When easily driving back to my garage I suddenly had a huge cloud of white smoke pour out of my scoop. I totally freaked, thinking I had cooked something. I stopped and found most of the steam coming from the turbo area. I freaked some more, then I remembered what happened with the last car. The coolant line that runs from the turbo to the block (head?) on the last car leaked after doing the valve covers, so I scammed the purdey red silicone hose I used on my last car and bought some real hose clamps. I'm pretty sure it was leaking from the engine side of the hose, or I popped the head gasket right there. None of the fluids looked mixed and tonight after getting the hose on, it just seemed like what was there was just burning off. I'm pretty sure I didn't fry anything and I'll take it for a shakedown cruise tomorrow with a buddy in a chase/tow car. I also over-oiled the K&N so I cleaned that out today as well.

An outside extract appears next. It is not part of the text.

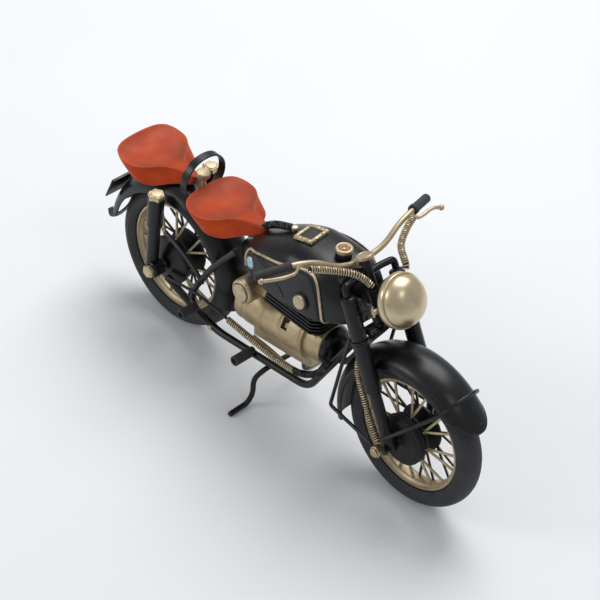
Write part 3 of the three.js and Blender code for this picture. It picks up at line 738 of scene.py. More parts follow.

In the end, no more cel's, the motor idles better, and the needle doesn't hang at 1.5 to 2k rpms on it's way down from a revving. Boost seems good too. If anything, I might have to chase down some more spots in need of a hose clamp. Old hoses/spring clamps suck.
Thanks again for all the help, including all of those in the forums who have shared their great knowledge and unknowingly contributed to me getting this all done. And St. Randy, the savior of the dealer parts counter. He likes getting part numbers instead of looking them up himself.
Hopefully all is well after tomorrow's shakedown. I'll be taking it pretty easy for the next week or two.
Posted: Wed May 14, 2008 5:17 am
by New92
Glad to hear your running smooth man. I know how good it feels to finally get that beast back on the road. Have fun!